TIBURÓN NEGRO | CRÍTICA

El aperitivo de 'Megalodón 2: la fosa'

Fotograma de la cinta 'Tiburón negro'

Fotograma de la cinta 'Tiburón negro' / D. S.

Me gustan las películas de bichos, lo confieso. Sin importarme que sean reales o agigantados por la fantasía. Mi generación creció con las voraces hormiguitas de la rugiente marabunta, con sus hermanas gigantes de La humanidad en peligro, con la tarántula igualmente grandota de la película de Jack Arnold, con los obstinados elefantes que buscaban su senda pasando por encima de Taylor y Finch o con las arañas dispuestas a zamparse al increíble hombre menguante o al científico hibridado con una mosca. Sin contar, por supuesto, a los dinosaurios. Por eso acogimos con entusiasmo el Tiburón de Spielberg.

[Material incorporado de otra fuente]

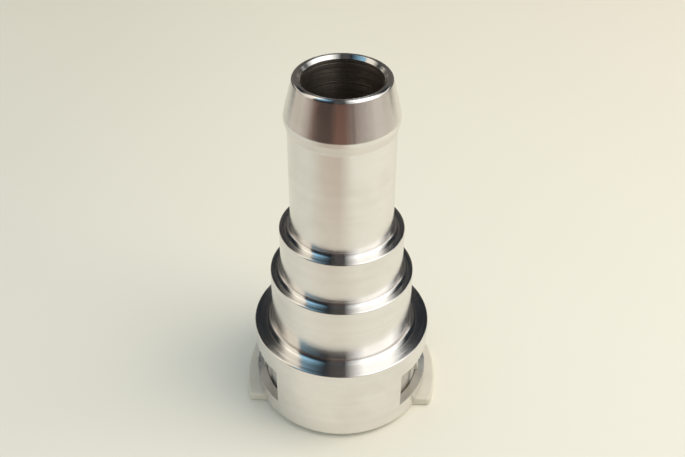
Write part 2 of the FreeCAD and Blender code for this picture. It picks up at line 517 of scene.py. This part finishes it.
def write_mesh(name: str, points: np.ndarray, faces: list, places: np.ndarray,
               materials: list[Material], finishes: object = 0) -> Piece:
    """Write arrays into a Blender mesh.

    Args:
        name: the piece's name.
        points: its points in mm, one row each.
        faces: for each face, its points' numbers.
        places: for each face corner, its place on the UV map.
        materials: the piece's materials.
        finishes: each face's material index, or one for all.

    Returns:
        The new object, at the origin and linked to the scene.
    """
    mesh = bpy.data.meshes.new(name)
    mesh.from_pydata((points * MM).tolist(), [], faces)
    mesh.uv_layers.new(name=UV_NAME).data.foreach_set("uv", places.astype(np.float32).ravel())
    mesh.polygons.foreach_set("material_index", np.full(len(faces), finishes, np.int32))
    mesh.polygons.foreach_set("use_smooth", np.ones(len(faces), bool))
    mesh.set_sharp_from_angle(angle=math.radians(SHARP_DEGREES))
    for material in materials:
        mesh.materials.append(material)
    mesh.update()
    piece = bpy.data.objects.new(name, mesh)
    bpy.context.scene.collection.objects.link(piece)
    return piece


def grid_of(*parts: object) -> np.ndarray:
    """Join the coordinates of a grid, each given for its rows, its columns or both."""
    return np.stack(np.broadcast_arrays(*parts), axis=2)


def ring_grid(outline: Outline, angles: np.ndarray) -> tuple[np.ndarray, np.ndarray, np.ndarray]:
    """Revolve an outline: a point is its row's radius at its column's angle.

    Args:
        outline: the closed outline.
        angles: the angle of each point, rows by columns, in radians from +X.

    Returns:
        Points in mm, quads as rows by columns by 4 numbers, and each quad corner's place
        on the UV map: the share of the turn and the length along the outline in mm.
    """
    rows, columns = angles.shape
    radius, height = outline.radius[:, None], outline.height[:, None]
    points = grid_of(radius * np.cos(angles), radius * np.sin(angles), height).reshape(-1, 3)
    row = np.arange(rows)[:, None]
    column = np.arange(columns)[None, :]
    below = (row + 1) % rows
    beside = (column + 1) % columns
    quads = grid_of(row * columns + column, below * columns + column,
                    below * columns + beside, row * columns + beside)
    share, share_next = column / columns, (column + 1) / columns
    along, along_next = outline.length[:-1, None], outline.length[1:, None]
    turns = ((share, along), (share, along_next), (share_next, along_next), (share_next, along))
    places = np.stack([grid_of(*turn) for turn in turns], axis=2)
    return points, quads, places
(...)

Pasado medio siglo seguimos siendo fieles a las películas de bichos, pero con una cierta hartura producto de la demasía y el descuido con que muchas se realizan. Aunque a veces las más toscas y disparatadas, como la saga televisiva de los sharknados o joyitas de serrín como Mega Shark versus Giant Octopus, sean, precisamente por sus carencias y exageraciones, las más divertidas. A este filón hay que apuntar al prehistórico megalodón, presente en las pantallas desde 2018 en forma de producción mucho más cara y cuya nueva entrega está en puertas con la película que hoy comentamos como aperitivo.

Porque también hay un bicho enorme, un megalodón, que esta vez se relaciona con una antigua maldición azteca que castiga a quienes profanan la naturaleza. Y con una familia que viaja a un arruinado pueblo mexicano y queda atrapada en una más bien oxidada y vieja plataforma petrolífera. Le saca todo el partido posible el director Adrian Grunberg, lo más parecido que hoy pueda darse a un director de serie B que sabe aprovechar sus recursos, de quien hemos visto otras excursiones a infiernos mexicanos -la cárcel en la que meten a Mel Gibson en Vacaciones en el infierno o el último viaje de un solo a medias resucitado Rambo para liberar a su ahijada secuestrada por los cárteles en Rambo: Last Blood)- que aquí propone otras vacaciones infernales en las que el enemigo no son los presidiarios ni los narcos, sino este bicho. Su realista modestia, consciente del material que tiene entre manos y de los medios de que dispone, la hacen aceptablemente entretenida y simpática.